:: DATA SHOWN ::

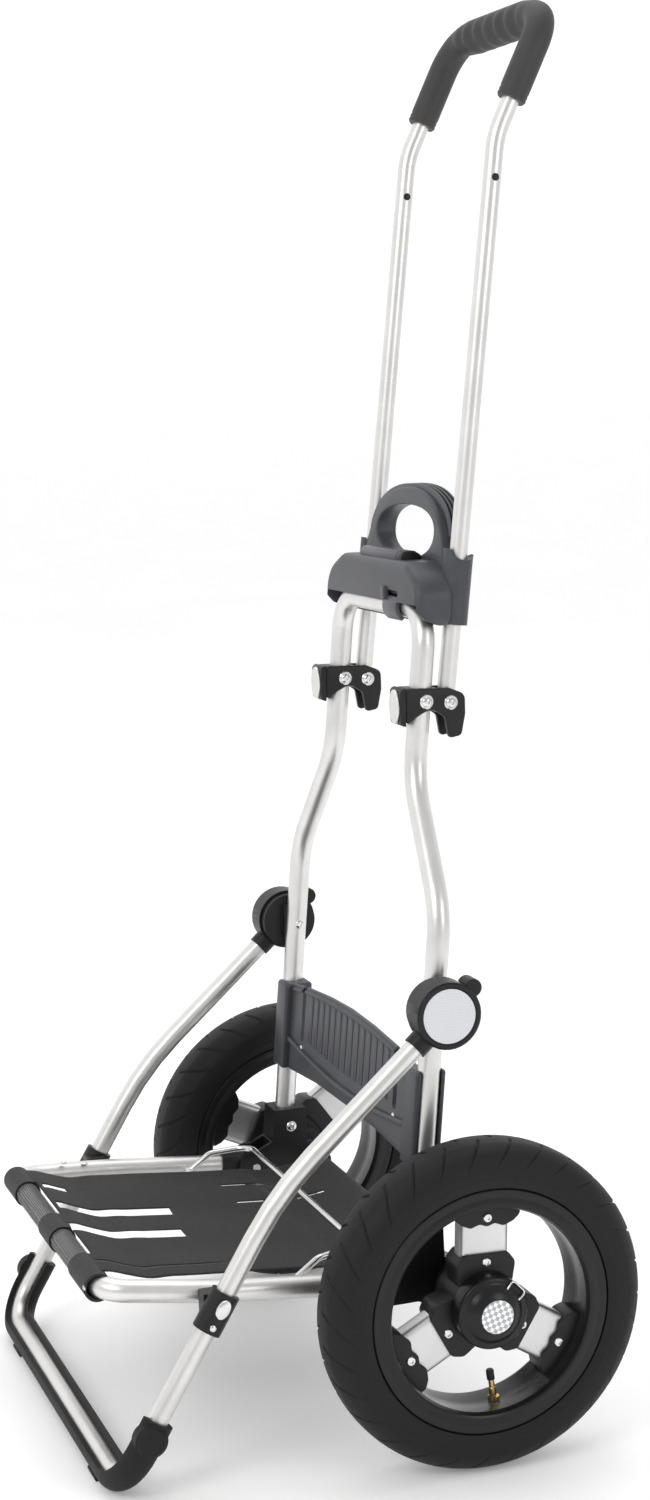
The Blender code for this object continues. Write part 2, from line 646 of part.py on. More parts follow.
def make_bail():
    """Wire bail that turns in the side tubes and lies over the rear of the fabric."""
    z = platform_z(BAIL_Y)
    end_x, arm_x = PLAT_X - 5, PLAT_X - PLAT_R - 9.6
    right = [(end_x, BAIL_Y, z), (arm_x, BAIL_Y, z), (arm_x, BAIL_Y + 22, z + 16), (arm_x - 7, -74, z + 20)]
    corners = right + [(-x, y, z) for x, y, z in reversed(right)]
    return rod("wire_bail", fillet(corners, [5, 12, 20, 20, 12, 5], 18.0), BAIL_R, STEEL, 2)


# ---------------------------------------------------------------- wheels
def wheel_box(name, low, high, turn_deg, mat=None):
    """A box in a wheel's own space, turned about the wheel's axis."""
    low, high = Vector(low) * MM, Vector(high) * MM
    bm = bmesh.new()
    bmesh.ops.create_cube(bm, size=1.0)
    bm.transform(Matrix.Rotation(math.radians(turn_deg), 4, "Z") @ Matrix.Translation((low + high) / 2)
                 @ Matrix.Diagonal((*(high - low), 1.0)))
    mesh = bpy.data.meshes.new(name)
    bm.to_mesh(mesh)
    bm.free()
    return place(bpy.data.objects.new(name, mesh), mat)


def wheel_bar(name, radius, low, high, mat, matrix=None):
    """A round bar along a wheel's own axis, or along another one given by a matrix."""
    bm = bmesh.new()
    bmesh.ops.create_cone(bm, cap_ends=True, segments=24, radius1=radius * MM, radius2=radius * MM,
                          depth=(high - low) * MM)
    bm.transform((matrix or Matrix()) @ Matrix.Translation((0, 0, (low + high) / 2 * MM)))
    mesh = bpy.data.meshes.new(name)
    bm.to_mesh(mesh)
    bm.free()
    for face in mesh.polygons:
        face.use_smooth = len(face.vertices) == 4
    return place(bpy.data.objects.new(name, mesh), mat)


def make_tyre(tag):
    crown = [(WHEEL_R, 0), (WHEEL_R - 1.5, 14), (WHEEL_R - 14, TYRE_HALF - 1.5), (118, TYRE_HALF)]
    bead = [(RIM_R + GAP, 27.2), (RIM_R + GAP, 23.6), (RIM_BED + GAP, 22.6)]
    half = crown + bead
    turned(f"tyre_{tag}", half[::-1] + [(r, -h) for r, h in half[1:]], RUBBER, 44)


def make_rim(tag):
    half = [(RIM_BED, 23), (RIM_R, 24), (RIM_R, 26.8), (RIM_IN, 27.5), (RIM_IN - 3, 22)]
    profile = [(r, -h) for r, h in reversed(half)] + half
    return turned(f"rim_{tag}", profile[::-1], BLACK, 44)


def make_wheel(side, tag, turn_deg):
    """One wheel round its own Z axis, which points outboard, with its own X axis pointing up."""
    before = set(bpy.data.objects)
    make_tyre(tag)
    rim = make_rim(tag)
    hub = turned(f"hub_{tag}", [(0, 13), (HUB_R, 13), (HUB_R, -30), (24, -40), (22, -49), (0, -49)], BLACK, 32)
    wide, thick = SPOKE_W / 2, SPOKE_T / 2
    pockets = []
    for k in range(3):
        angle = turn_deg + 120 * k
        spoke = wheel_box(f"spoke_{tag}_{k + 1}", (36, -wide, -thick), (84, wide, thick), angle, SILVER)
        bevelled(spoke, 6.0, 80)
        join(hub, wheel_box(f"hub_lobe_{tag}_{k}", (20, -wide - 4, -thick - 6), (47, wide + 4, thick + 2.9), angle))
        join(rim, wheel_box(f"rim_saddle_{tag}_{k}", (76, -wide - 6, -thick - 3),
                            (RIM_IN - 1, wide + 6, thick + 3), angle))
        room = [(a - GAP) for a in (36, -wide, -thick)], [(a + GAP) for a in (84, wide, thick)]
        pockets.append(wheel_box(f"hub_pocket_{tag}_{k}", room[0], (60, *room[1][1:]), angle))
        cut(rim, wheel_box(f"rim_pocket_{tag}_{k}", (60, *room[0][1:]), room[1], angle))
    cut(hub, *pockets, wheel_bar(f"hub_bore_{tag}", AXLE_R + GAP, -60, 12.6, None))
    cap = turned(f"hub_cap_{tag}", [(0, HUB_OUT), (15.5, HUB_OUT), (17, 38.6), (23, 35), (26, 31), (29, 30.5),
                                    (32, 28), (32, 13.3), (0, 13.3)], BLACK, 32)
    clip_turn = -47 * side
    wheel_box(f"release_clip_{tag}", (24, -9, 31.3), (31, 9, 35), clip_turn, STEEL)
    cut(cap, wheel_box(f"cap_clip_room_{tag}", (23.7, -9.3, 31), (40, 9.3, 50), clip_turn))
    around = Matrix.Rotation(math.radians(turn_deg + 180 + side * 9), 4, "Z")
    down = around @ Matrix.Rotation(math.radians(90), 4, "Y")
    wheel_bar(f"valve_{tag}", 3.2, 62, RIM_IN - 3 - GAP, BRASS, down)
    axis = bpy.data.objects.new(f"wheel_axis_{tag}", None)
    CART.objects.link(axis)
    axis.matrix_world = Matrix.Translation(world(side * WHEEL_X, 0, WHEEL_R)) @ Matrix(
        ((0, 0, side, 0), (0, -side, 0, 0), (1, 0, 0, 0), (0, 0, 0, 1)))
    for obj in set(bpy.data.objects) - before - {axis}:
        obj.parent = axis


make_frame()
make_panel()
make_axle_brackets()
make_handle_brackets()
make_disc_hubs()
handle = make_handle()
slider, lever = make_slider()
stand = make_stand()
platform = make_platform()
bail = make_bail()
make_wheel(1, "R", NEAR_WHEEL_TURN)
make_wheel(-1, "L", FAR_WHEEL_TURN)

hang(handle + slider, "handle_axis", world(0, handle_y(PIVOT_Z), PIVOT_Z))
hang([lever], "lever_axis", world(0, LEVER_Y, LEVER_Z))
hang(stand, "stand_axis", world(0, DISC_Y, DISC_Z))
hang(platform, "platform_axis", world(0, PLAT_PIVOT_Y, PLAT_PIVOT_Z))
hang([bail], "bail_axis", world(0, BAIL_Y, platform_z(BAIL_Y)))
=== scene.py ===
"""Looks of the folding platform cart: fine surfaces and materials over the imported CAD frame.

Lengths below are millimetres unless a name says otherwise. X runs across the cart, +Y to its rear, Z up.
Side views are (y, z) with y = 0 on the wheel axle.
"""
import json
import math

import bmesh
import bpy
from mathutils import Matrix, Vector

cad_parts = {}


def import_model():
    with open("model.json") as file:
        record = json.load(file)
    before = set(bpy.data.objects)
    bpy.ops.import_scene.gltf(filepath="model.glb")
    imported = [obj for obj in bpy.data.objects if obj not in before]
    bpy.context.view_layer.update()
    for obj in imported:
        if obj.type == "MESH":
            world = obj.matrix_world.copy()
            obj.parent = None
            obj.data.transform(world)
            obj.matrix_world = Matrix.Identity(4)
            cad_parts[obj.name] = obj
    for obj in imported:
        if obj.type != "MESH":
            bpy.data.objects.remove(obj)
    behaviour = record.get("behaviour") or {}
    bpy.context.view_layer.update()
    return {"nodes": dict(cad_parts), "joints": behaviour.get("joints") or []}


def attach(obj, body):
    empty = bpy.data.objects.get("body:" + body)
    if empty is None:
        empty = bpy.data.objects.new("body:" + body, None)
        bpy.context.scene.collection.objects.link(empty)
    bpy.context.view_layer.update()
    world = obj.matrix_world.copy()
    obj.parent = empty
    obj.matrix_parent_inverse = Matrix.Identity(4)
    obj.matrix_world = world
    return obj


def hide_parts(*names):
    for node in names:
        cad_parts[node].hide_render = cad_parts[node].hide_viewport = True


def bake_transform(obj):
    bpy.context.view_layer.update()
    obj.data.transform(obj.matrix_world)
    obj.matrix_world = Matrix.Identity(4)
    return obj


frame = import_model()

MM = 0.001
JOINTS = {joint["name"]: joint for joint in frame["joints"]}
AXLE_X, AXLE_Y = (v / MM for v in JOINTS["right_wheel_spin"]["pos_m"][:2])
SIDES = ((-1, "L"), (1, "R"))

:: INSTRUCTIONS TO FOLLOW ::
Take the lines above from the one holding "cad_parts[node].hide_render = cad_parts[node].hide_viewport" to the last and output them exactly.

:: RESPONSE FOR THIS EXERCISE ::
        cad_parts[node].hide_render = cad_parts[node].hide_viewport = True


def bake_transform(obj):
    bpy.context.view_layer.update()
    obj.data.transform(obj.matrix_world)
    obj.matrix_world = Matrix.Identity(4)
    return obj


frame = import_model()

MM = 0.001
JOINTS = {joint["name"]: joint for joint in frame["joints"]}
AXLE_X, AXLE_Y = (v / MM for v in JOINTS["right_wheel_spin"]["pos_m"][:2])
SIDES = ((-1, "L"), (1, "R"))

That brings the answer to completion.